======== Dataset excerpt ========

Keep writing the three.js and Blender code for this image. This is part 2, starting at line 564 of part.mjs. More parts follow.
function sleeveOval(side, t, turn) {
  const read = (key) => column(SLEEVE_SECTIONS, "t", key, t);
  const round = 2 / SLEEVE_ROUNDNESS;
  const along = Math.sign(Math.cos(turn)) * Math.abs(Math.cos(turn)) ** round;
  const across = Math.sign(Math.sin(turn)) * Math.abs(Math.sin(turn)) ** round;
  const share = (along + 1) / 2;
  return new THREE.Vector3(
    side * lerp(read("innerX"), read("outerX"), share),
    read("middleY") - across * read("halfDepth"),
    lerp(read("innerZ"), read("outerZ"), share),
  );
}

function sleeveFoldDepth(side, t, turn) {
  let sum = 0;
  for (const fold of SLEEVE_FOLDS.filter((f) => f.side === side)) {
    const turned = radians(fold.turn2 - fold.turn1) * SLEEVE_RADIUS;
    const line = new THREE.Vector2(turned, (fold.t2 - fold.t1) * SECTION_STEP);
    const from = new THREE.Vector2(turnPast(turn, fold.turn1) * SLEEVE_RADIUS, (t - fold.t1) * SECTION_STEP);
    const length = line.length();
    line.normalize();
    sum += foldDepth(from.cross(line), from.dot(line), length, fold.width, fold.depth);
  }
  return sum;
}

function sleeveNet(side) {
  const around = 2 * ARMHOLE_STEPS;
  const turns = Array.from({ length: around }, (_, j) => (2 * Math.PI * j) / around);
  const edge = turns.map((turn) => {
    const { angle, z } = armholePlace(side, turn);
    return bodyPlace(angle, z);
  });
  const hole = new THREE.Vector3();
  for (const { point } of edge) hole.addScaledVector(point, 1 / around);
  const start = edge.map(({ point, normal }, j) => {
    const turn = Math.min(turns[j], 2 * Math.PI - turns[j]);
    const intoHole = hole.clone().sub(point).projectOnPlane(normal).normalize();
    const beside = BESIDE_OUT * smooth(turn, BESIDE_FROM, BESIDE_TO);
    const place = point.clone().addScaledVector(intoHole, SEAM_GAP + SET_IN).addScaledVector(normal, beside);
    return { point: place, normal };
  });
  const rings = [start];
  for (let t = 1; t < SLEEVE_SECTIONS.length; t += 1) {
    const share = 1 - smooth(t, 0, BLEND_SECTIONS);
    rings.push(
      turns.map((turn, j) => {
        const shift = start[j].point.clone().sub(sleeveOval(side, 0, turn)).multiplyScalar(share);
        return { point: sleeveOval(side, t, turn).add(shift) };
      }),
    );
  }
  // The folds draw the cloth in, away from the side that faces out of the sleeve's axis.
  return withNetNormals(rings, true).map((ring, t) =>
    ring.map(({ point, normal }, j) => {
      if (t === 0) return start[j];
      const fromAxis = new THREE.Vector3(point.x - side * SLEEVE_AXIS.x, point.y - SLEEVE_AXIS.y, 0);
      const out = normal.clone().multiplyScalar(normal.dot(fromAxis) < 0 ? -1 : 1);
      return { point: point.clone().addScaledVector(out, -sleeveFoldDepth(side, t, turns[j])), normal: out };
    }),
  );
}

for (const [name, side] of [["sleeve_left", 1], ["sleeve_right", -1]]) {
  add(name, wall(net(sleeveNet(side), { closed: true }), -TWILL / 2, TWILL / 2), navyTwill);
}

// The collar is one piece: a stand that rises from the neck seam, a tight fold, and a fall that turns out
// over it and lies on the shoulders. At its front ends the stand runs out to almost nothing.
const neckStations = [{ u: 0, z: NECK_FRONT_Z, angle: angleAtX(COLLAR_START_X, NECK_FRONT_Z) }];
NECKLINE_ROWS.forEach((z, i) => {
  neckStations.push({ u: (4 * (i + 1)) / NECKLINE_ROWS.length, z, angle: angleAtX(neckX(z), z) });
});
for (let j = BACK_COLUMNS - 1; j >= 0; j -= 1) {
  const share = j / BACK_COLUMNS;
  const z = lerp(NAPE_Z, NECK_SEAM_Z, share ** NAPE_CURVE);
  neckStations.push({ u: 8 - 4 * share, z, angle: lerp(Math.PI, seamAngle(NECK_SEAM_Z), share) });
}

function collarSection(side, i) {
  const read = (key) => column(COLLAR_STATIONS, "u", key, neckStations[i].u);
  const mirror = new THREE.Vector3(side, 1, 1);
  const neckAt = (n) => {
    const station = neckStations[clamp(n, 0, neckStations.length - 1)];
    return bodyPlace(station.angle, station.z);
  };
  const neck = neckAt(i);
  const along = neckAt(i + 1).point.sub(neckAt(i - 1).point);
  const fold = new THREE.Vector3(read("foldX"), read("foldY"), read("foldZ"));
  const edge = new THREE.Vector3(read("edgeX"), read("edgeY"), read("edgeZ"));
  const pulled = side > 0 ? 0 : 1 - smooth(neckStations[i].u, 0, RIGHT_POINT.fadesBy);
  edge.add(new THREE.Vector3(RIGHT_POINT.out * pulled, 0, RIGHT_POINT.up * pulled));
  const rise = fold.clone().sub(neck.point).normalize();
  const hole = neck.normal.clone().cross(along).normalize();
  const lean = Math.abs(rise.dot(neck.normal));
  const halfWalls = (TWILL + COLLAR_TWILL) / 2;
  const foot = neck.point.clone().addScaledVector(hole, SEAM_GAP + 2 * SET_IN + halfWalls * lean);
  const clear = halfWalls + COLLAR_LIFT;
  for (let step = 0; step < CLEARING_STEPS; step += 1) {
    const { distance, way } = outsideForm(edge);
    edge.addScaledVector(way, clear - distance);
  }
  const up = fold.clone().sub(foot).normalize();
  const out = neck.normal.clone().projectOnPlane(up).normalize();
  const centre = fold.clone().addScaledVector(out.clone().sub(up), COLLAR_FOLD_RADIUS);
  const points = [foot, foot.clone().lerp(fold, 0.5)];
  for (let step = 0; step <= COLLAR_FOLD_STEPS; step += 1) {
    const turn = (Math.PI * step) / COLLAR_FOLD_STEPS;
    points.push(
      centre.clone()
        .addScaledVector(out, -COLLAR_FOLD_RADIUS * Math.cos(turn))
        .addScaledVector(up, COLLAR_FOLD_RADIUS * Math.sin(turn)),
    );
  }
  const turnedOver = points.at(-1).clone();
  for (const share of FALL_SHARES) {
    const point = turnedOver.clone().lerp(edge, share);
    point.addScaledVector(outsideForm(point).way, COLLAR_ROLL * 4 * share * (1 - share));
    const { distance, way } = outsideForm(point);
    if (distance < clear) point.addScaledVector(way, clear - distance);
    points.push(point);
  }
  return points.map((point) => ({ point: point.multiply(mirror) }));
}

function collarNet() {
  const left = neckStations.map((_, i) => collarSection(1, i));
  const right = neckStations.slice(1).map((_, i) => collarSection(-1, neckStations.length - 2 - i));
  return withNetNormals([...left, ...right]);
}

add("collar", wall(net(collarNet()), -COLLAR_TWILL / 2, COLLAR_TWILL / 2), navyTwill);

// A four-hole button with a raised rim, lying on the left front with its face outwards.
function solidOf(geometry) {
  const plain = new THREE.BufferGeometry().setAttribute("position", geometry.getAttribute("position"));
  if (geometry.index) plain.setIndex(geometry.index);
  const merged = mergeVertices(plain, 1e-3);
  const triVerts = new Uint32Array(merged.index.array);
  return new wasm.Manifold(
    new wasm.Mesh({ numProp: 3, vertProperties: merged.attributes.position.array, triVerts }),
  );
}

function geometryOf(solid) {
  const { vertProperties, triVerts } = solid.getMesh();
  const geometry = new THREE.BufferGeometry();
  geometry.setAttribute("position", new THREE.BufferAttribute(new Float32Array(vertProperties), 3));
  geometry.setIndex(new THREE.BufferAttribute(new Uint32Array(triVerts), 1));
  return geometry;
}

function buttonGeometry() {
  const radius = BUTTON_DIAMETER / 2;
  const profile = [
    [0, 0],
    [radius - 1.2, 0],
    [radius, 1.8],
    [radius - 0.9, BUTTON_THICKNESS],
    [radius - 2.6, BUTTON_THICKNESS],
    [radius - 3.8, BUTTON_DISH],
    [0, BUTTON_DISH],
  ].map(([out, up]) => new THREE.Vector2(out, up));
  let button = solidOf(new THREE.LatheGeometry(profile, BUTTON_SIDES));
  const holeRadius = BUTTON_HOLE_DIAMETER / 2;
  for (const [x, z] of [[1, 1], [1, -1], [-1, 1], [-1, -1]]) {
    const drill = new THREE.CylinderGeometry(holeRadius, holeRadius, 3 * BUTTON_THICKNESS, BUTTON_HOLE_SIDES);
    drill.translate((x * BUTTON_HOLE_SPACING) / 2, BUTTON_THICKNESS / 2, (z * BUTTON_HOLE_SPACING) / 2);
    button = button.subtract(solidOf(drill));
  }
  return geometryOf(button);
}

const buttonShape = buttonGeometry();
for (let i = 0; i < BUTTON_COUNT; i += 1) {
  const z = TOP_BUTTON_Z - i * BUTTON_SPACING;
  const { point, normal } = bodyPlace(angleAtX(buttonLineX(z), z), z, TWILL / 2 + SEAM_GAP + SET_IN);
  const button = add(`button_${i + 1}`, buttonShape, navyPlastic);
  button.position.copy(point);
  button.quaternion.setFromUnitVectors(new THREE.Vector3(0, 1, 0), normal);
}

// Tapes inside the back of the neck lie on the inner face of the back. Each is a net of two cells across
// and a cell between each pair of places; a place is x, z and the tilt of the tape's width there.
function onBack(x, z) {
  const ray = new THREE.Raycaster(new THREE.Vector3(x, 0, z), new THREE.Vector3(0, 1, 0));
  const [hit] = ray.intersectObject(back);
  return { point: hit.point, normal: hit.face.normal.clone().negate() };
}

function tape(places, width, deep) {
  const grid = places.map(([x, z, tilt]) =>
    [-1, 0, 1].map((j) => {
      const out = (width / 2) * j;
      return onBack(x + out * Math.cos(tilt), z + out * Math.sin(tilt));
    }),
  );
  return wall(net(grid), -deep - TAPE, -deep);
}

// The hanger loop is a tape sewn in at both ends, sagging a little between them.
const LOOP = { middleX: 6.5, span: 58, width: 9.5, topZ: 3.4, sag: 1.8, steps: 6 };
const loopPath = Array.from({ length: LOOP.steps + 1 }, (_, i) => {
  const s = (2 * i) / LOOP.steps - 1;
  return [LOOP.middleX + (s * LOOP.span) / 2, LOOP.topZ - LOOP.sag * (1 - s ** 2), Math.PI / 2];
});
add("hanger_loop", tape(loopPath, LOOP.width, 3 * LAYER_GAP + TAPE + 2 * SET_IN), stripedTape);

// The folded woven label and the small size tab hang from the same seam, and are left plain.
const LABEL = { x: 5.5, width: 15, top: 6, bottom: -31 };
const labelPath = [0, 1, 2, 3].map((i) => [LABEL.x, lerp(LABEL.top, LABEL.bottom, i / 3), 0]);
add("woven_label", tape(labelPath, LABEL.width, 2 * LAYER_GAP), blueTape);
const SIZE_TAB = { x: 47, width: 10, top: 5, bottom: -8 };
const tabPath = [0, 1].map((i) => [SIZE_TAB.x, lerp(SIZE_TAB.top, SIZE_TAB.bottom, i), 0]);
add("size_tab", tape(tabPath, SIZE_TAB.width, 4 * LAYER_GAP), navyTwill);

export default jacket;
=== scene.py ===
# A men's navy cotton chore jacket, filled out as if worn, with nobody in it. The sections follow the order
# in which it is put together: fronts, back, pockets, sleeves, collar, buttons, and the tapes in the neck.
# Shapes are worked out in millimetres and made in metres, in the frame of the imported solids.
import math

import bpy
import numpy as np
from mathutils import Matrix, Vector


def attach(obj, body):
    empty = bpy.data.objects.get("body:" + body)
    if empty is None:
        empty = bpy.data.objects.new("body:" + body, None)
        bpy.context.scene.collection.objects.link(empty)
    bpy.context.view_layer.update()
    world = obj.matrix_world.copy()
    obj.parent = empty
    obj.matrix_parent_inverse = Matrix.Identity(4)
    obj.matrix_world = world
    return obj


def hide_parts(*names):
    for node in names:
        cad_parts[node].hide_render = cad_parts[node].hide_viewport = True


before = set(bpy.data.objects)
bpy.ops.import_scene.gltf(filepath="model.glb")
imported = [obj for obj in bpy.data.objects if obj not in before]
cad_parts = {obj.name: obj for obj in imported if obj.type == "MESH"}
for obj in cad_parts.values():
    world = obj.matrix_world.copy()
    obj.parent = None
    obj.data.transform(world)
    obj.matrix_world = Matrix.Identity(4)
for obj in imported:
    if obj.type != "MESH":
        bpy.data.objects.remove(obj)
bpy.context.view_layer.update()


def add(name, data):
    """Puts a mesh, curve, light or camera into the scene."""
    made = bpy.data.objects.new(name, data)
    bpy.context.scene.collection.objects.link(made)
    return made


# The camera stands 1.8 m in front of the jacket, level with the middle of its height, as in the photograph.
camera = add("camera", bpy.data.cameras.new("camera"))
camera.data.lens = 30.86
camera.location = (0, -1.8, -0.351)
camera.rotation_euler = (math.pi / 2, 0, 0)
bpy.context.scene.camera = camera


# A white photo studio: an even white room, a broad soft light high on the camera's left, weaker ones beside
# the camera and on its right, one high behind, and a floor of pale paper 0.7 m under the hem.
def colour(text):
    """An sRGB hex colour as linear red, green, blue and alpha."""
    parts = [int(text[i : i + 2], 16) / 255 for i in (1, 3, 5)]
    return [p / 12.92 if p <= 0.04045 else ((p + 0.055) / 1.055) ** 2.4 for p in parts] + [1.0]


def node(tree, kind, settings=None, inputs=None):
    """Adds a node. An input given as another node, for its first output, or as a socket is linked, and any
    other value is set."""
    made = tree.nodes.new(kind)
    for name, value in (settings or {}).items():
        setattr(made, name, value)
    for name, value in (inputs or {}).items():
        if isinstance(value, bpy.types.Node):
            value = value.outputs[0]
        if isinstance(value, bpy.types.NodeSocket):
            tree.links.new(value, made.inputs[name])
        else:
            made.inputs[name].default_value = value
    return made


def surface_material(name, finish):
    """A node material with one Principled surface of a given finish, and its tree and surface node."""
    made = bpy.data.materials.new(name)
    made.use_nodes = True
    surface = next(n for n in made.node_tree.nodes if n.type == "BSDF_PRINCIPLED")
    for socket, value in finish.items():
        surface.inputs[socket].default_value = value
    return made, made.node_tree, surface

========

- Given task:
Exactly as written, quote the lines from the one that has "if empty is" down to the one that has "bpy.context.scene.camera = camera", and include both.

- Answer to the task:
    if empty is None:
        empty = bpy.data.objects.new("body:" + body, None)
        bpy.context.scene.collection.objects.link(empty)
    bpy.context.view_layer.update()
    world = obj.matrix_world.copy()
    obj.parent = empty
    obj.matrix_parent_inverse = Matrix.Identity(4)
    obj.matrix_world = world
    return obj


def hide_parts(*names):
    for node in names:
        cad_parts[node].hide_render = cad_parts[node].hide_viewport = True


before = set(bpy.data.objects)
bpy.ops.import_scene.gltf(filepath="model.glb")
imported = [obj for obj in bpy.data.objects if obj not in before]
cad_parts = {obj.name: obj for obj in imported if obj.type == "MESH"}
for obj in cad_parts.values():
    world = obj.matrix_world.copy()
    obj.parent = None
    obj.data.transform(world)
    obj.matrix_world = Matrix.Identity(4)
for obj in imported:
    if obj.type != "MESH":
        bpy.data.objects.remove(obj)
bpy.context.view_layer.update()


def add(name, data):
    """Puts a mesh, curve, light or camera into the scene."""
    made = bpy.data.objects.new(name, data)
    bpy.context.scene.collection.objects.link(made)
    return made


# The camera stands 1.8 m in front of the jacket, level with the middle of its height, as in the photograph.
camera = add("camera", bpy.data.cameras.new("camera"))
camera.data.lens = 30.86
camera.location = (0, -1.8, -0.351)
camera.rotation_euler = (math.pi / 2, 0, 0)
bpy.context.scene.camera = camera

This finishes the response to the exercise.